There is an abundance of distortion with guitarist Stephen Carpenter’s sound, with late bassist Chi Cheng picking up the role of the rhythm, most notably on the album’s fifth track, the mournful “Deathblow.” It doesn’t take away from the music; in fact, it makes it that much easier to get involved with. Cheng and drummer Abe Cunningham really bring the thunder with this bass-heavy album, especially with the visceral “When Girls Telephone Boys.”
The track features heavy distortion on Moreno’s vocals, which come off as an almost guttural scream. The drum work and guitars glue together what is probably the heaviest song in Deftones’ entire repertoire.
Band DJ Frank Delgado comes off the turntable and plays both the synthesizer and keyboards on the album, making synth-heavy “Lucky You” a song that gives listeners a brief reprieve from the assaulting sound of the rest of the album.
The group also used a grand piano and a toy piano with “Anniversary of an Uninteresting Event,” which is the slowest and most melodic on the album. The opening chords with thundering bass crashes give listeners an instant lump in the throat, and Moreno’s mournful tone brings the song home. It’s easily one of the most melancholy yet beautiful songs, and of course with large duality in the lyrics listeners can interpret the meaning of the song in a way that really personifies it.
Most of the songs on the album have a heavy feel, yet Moreno’s melodies make them songs any music lover can enjoy. Most notably is “Minerva,” the first single of the album. The soft touch of vocals and guitar slow the song down, yet the droning bass work keeps it feeling like it belongs on the album.

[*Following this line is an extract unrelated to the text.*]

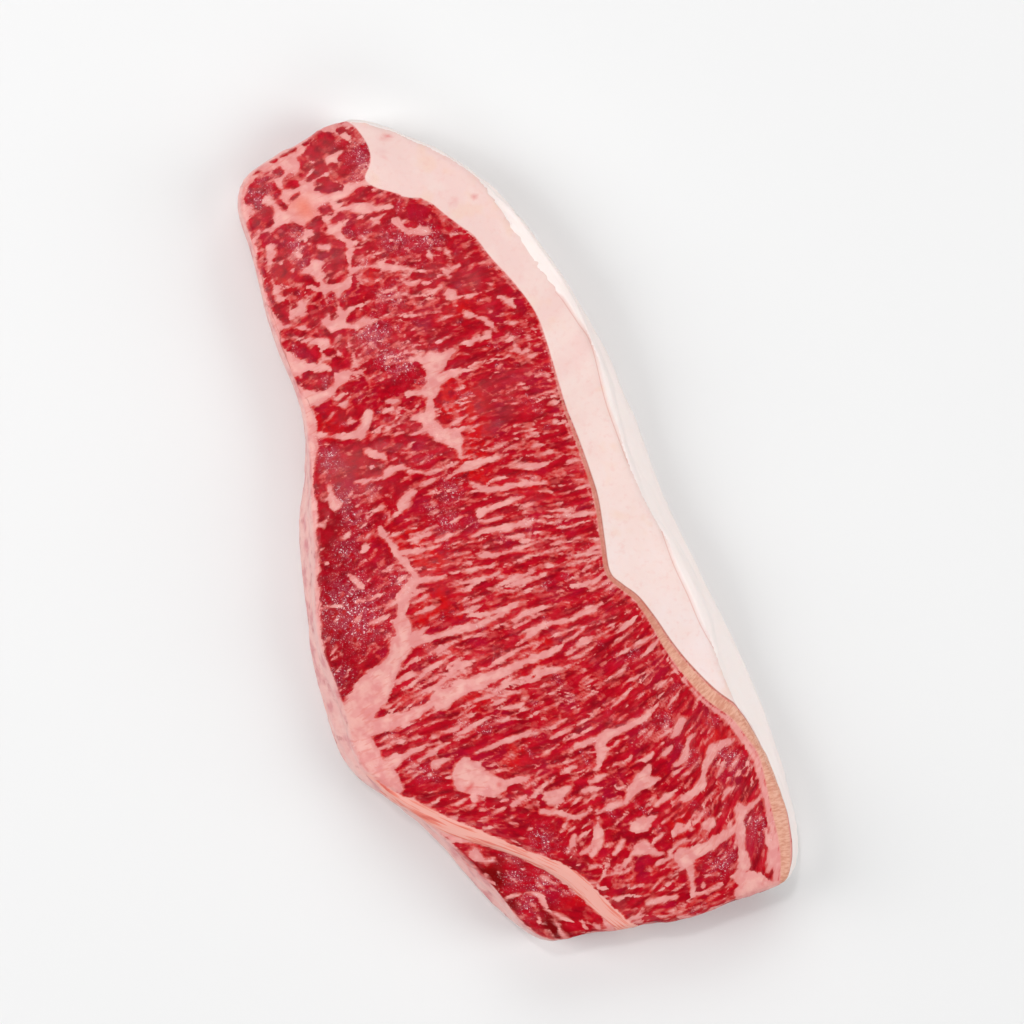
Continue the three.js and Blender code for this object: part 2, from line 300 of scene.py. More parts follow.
# %% Strokes of fat
SEAMS = [
    # head
    (4, [(339, 137), (348, 143), (367, 164)]), (6, [(341, 158), (348, 153)]),
    (7, [(321, 152), (328, 171), (334, 184)]), (8, [(306, 189), (326, 184)]),
    (9, [(273, 165), (290, 157)]), (7, [(290, 172), (278, 186), (270, 200)]),
    (7, [(322, 194), (348, 190), (368, 187)]),
    ([9, 16, 14], [(285, 221), (306, 208), (318, 199)]), ([6, 10], [(256, 243), (284, 222)]),
    (8, [(327, 222), (341, 213), (367, 212), (394, 210)]),
    ([6, 7, 7], [(396, 222), (408, 235), (428, 236)]),
    ([9, 10, 9], [(304, 226), (301, 245), (297, 260)]), (9, [(297, 260), (319, 269), (329, 263)]),
    (8, [(283, 277), (319, 277), (327, 292)]),
    ([7, 9, 9, 6], [(319, 291), (343, 286), (352, 275), (380, 269)]),
    ([8, 6, 3], [(380, 269), (408, 271), (425, 274)]), (5, [(347, 243), (348, 276)]),
    ([5, 6, 3], [(424, 284), (448, 277), (462, 268)]), (6, [(328, 295), (328, 319), (340, 324)]),
    ([6, 5, 2], [(343, 318), (358, 311), (376, 304)]),
    ([5, 7, 6, 3], [(300, 331), (332, 330), (362, 328), (392, 319)]),
    (4, [(392, 319), (418, 317)]), (7, [(284, 303), (303, 307), (311, 318)]),
    (5, [(262, 268), (275, 262)]), ([7, 8, 4], [(468, 317), (486, 322), (497, 333)]),
    (7, [(480, 342), (492, 334)]), ([3, 6, 4], [(434, 360), (461, 351), (479, 339)]),
    (6, [(447, 251), (452, 258)]), (6, [(431, 253), (434, 262)]), (7, [(447, 293), (456, 302)]),
    (6, [(500, 300), (512, 310)]),
    # neck and the river of fat in the middle
    ([16, 15, 8], [(303, 405), (327, 394), (341, 380)]),
    ([8, 6, 4], [(338, 378), (352, 375), (368, 372)]),
    ([6, 16, 8], [(418, 361), (434, 366), (448, 357)]), (18, [(431, 370), (433, 384)]),
    ([14, 7, 3], [(436, 382), (452, 376), (482, 370)]), ([12, 7], [(429, 393), (408, 397)]),
    (7, [(389, 405), (400, 404)]), ([16, 10, 11], [(432, 390), (429, 408), (428, 424)]),
    ([9, 4], [(425, 421), (412, 419)]), ([8, 3], [(426, 430), (412, 434)]),
    ([11, 14, 15, 6], [(428, 424), (440, 436), (455, 442), (460, 457)]),
    ([8, 3], [(455, 436), (470, 429)]),
    ([3, 8, 6, 3], [(446, 480), (466, 468), (484, 463), (506, 456)]),
    ([4, 7, 6, 3], [(470, 483), (488, 490), (512, 486), (545, 483)]),
    ([7, 6, 2], [(481, 512), (500, 504), (524, 496)]),
    ([6, 6, 3], [(481, 521), (492, 520), (502, 517)]),
    ([3, 9, 8, 4], [(472, 537), (496, 529), (516, 525), (542, 520)]),
    # left muscle
    ([5, 5, 8, 9], [(317, 438), (353, 436), (365, 429), (370, 416)]),
    ([10, 6], [(369, 453), (384, 459)]),
    ([4, 5, 9, 5], [(357, 483), (380, 481), (393, 472), (410, 467)]),
    ([3, 5, 3], [(410, 471), (424, 472), (438, 470)]), ([6, 9], [(333, 487), (338, 504)]),
    ([8, 7], [(412, 491), (404, 507)]), (6, [(352, 575), (366, 585)]),
    ([4, 4], [(322, 608), (345, 604)]), (4, [(368, 600), (388, 590)]),
    (4, [(373, 623), (390, 612)]), ([6, 9, 10], [(382, 530), (391, 543), (398, 554)]),
    ([7, 7, 3], [(398, 553), (420, 550), (440, 546)]),
    ([9, 10, 9], [(398, 554), (410, 568), (418, 579)]),
    ([9, 6, 5, 2], [(418, 579), (436, 577), (462, 571), (484, 565)]),
    ([14, 15, 15, 18, 24], [(414, 580), (404, 598), (403, 622), (401, 647), (388, 668)]),
    ([24, 28, 30], [(388, 668), (373, 692), (358, 712)]),
    ([14, 26, 30, 26], [(345, 708), (350, 730), (364, 755), (386, 782)]),
    # grain of the eye
    ([9, 7, 7, 4], [(414, 641), (446, 632), (479, 623), (508, 610)]),
    ([3, 8, 8, 4], [(517, 643), (534, 631), (550, 623), (568, 619)]),
    ([15, 11, 12, 17, 13, 10, 8, 3], [(370, 724), (400, 717), (423, 707), (448, 693),
     (470, 683), (496, 672), (528, 658), (562, 644)]),
    ([3, 7, 6, 2], [(455, 733), (466, 726), (480, 719), (493, 713)]),
    ([16, 13, 7, 3], [(372, 770), (396, 759), (423, 746), (440, 740)]),
    ([8, 5], [(437, 761), (458, 751)]),
    ([3, 5, 5, 3], [(475, 749), (504, 738), (530, 730), (552, 722)]),
    ([10, 26, 22, 15, 6, 3], [(466, 757), (468, 770), (478, 778), (496, 782), (513, 777),
     (530, 773)]),
    ([14, 8], [(474, 786), (477, 798)]), ([4, 6], [(511, 802), (526, 792)]),
    ([3, 6, 5], [(560, 623), (575, 616), (600, 602)]),
    ([3, 5, 3], [(500, 590), (520, 582), (545, 573)]),
    # lower right
    ([3, 6, 8, 10, 8, 9, 6], [(568, 750), (580, 743), (590, 739), (600, 737), (610, 729),
     (624, 723), (646, 710)]),
    ([9, 8, 7, 3], [(598, 740), (600, 750), (598, 760), (594, 767)]),
    (7, [(574, 735), (582, 730), (591, 723)]), ([3, 5, 3], [(550, 765), (561, 760), (574, 757)]),
    ([2, 4, 3], [(560, 770), (566, 766), (574, 762)]),
    ([3, 4, 3], [(588, 779), (598, 775), (609, 770)]),
    ([4, 5, 3], [(580, 788), (590, 785), (600, 786)]),
    ([12, 11, 3], [(549, 794), (558, 791), (570, 783)]),
    ([5, 6, 7, 4], [(540, 806), (556, 808), (574, 812), (590, 805)]),
    ([6, 9, 10, 11, 16, 12, 4], [(596, 808), (610, 802), (622, 799), (630, 790), (636, 780),
     (642, 772), (646, 763)]),
    ([8, 8, 3], [(640, 783), (650, 778), (657, 775)]),
    ([3, 3], [(606, 797), (619, 794)]), ([4, 5, 3], [(611, 762), (620, 760), (628, 754)]),
    ([4, 5, 3], [(637, 758), (643, 756), (649, 751)]),
    ([4, 7, 4], [(657, 801), (664, 794), (671, 791)]), ([5, 3], [(661, 752), (668, 744)]),
    ([3, 7, 8, 6, 3], [(671, 763), (680, 757), (684, 748), (686, 738), (691, 731)]),
    ([5, 8, 8], [(669, 733), (675, 727), (679, 716)]), ([13, 13], [(636, 824), (643, 819)]),
    ([9, 3], [(643, 818), (656, 812)]),
    ([5, 13, 13, 5], [(629, 851), (640, 845), (650, 848), (662, 850)]),
    ([6, 8, 8, 5], [(596, 814), (597, 828), (596, 840), (591, 850)]),
    ([3, 5, 5], [(581, 849), (588, 843), (593, 833)]),
    ([3, 5, 4], [(567, 846), (571, 839), (575, 831)]),
    ([5, 7, 4], [(612, 849), (617, 841), (620, 836)]),
    ([3, 6, 3], [(592, 862), (601, 860), (608, 856)]),
    ([3, 5, 5], [(648, 863), (660, 858), (670, 851)]),
    ([5, 8, 5], [(669, 848), (676, 842), (684, 836)]), ([7, 7], [(673, 829), (677, 823)]),
    ([4, 7, 6, 2], [(689, 824), (695, 814), (701, 807), (706, 800)]),
    ([6, 7], [(703, 821), (708, 817)]),
    ([4, 6, 8, 9, 12, 9, 7, 12, 9, 4], [(670, 799), (682, 795), (690, 790), (697, 784),
     (701, 775), (703, 765), (708, 755), (711, 746), (720, 740), (729, 736)]),
    ([14, 13, 11, 10, 9, 9], [(680, 856), (690, 848), (700, 842), (712, 835), (724, 827),
     (734, 821)]),
    ([8, 9, 9, 10, 13], [(737, 800), (736, 815), (736, 830), (738, 845), (740, 860)]),
    ([8, 7, 5, 3], [(739, 806), (748, 801), (756, 795), (761, 788)]),
    ([16, 24, 26, 20], [(738, 872), (750, 880), (765, 882), (779, 882)]),
    (12, [(736, 884), (738, 898)]),
    ([4, 8, 10, 9], [(763, 826), (768, 842), (770, 853), (766, 864)]),
    ([9, 9, 8], [(687, 860), (690, 875), (692, 889)]),
    ([5, 6, 3], [(693, 888), (706, 887), (718, 879)]), ([4, 3], [(703, 873), (716, 870)]),
    ([4, 6, 4], [(676, 912), (698, 912), (722, 907)]),
    ([3, 6, 4], [(648, 897), (660, 894), (674, 891)]), ([4, 4], [(671, 871), (684, 863)]),
    ([3, 4, 3], [(719, 794), (722, 788), (734, 780)]), ([3, 4], [(742, 771), (747, 761)]),
    ([4, 3], [(735, 769), (739, 763)]),
    # small muscle
    ([6, 12, 9], [(536, 852), (550, 862), (566, 876)]), (5, [(548, 905), (560, 912), (572, 918)]),
    ([3, 4, 5, 5], [(503, 896), (520, 890), (537, 890), (546, 903)]),
    ([4, 3, 4], [(546, 903), (556, 916), (568, 937)]),
    ([6, 9, 7], [(592, 900), (605, 917), (612, 930)]),
    ([12, 9, 6], [(420, 818), (440, 828), (466, 838)]),
]
FAR = -3.0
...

The album’s final track, “Moana,” has become the go-to “driving home from an awesome day” track in my musical library. From the opening guitar riff it’s a song that builds and builds until finally releasing with Moreno’s vocals into a masterpiece of a song that encompasses the entirety of the album.
Overall, “Deftones” is a really eclectic album. The songs span across a range of emotions and genres, giving testament to the band’s range. The musicianship and Moreno’s vocals are tuned together into a beautiful album. In an age where artists slap together junk songs around two or three singles, it’s refreshing to pick up an album like this one where every song could be one of those singles. Being the follow-up to their most commercially successful album, Deftones put on a masterful display of a band that would stand the test of time and still be producing albums 11 years later.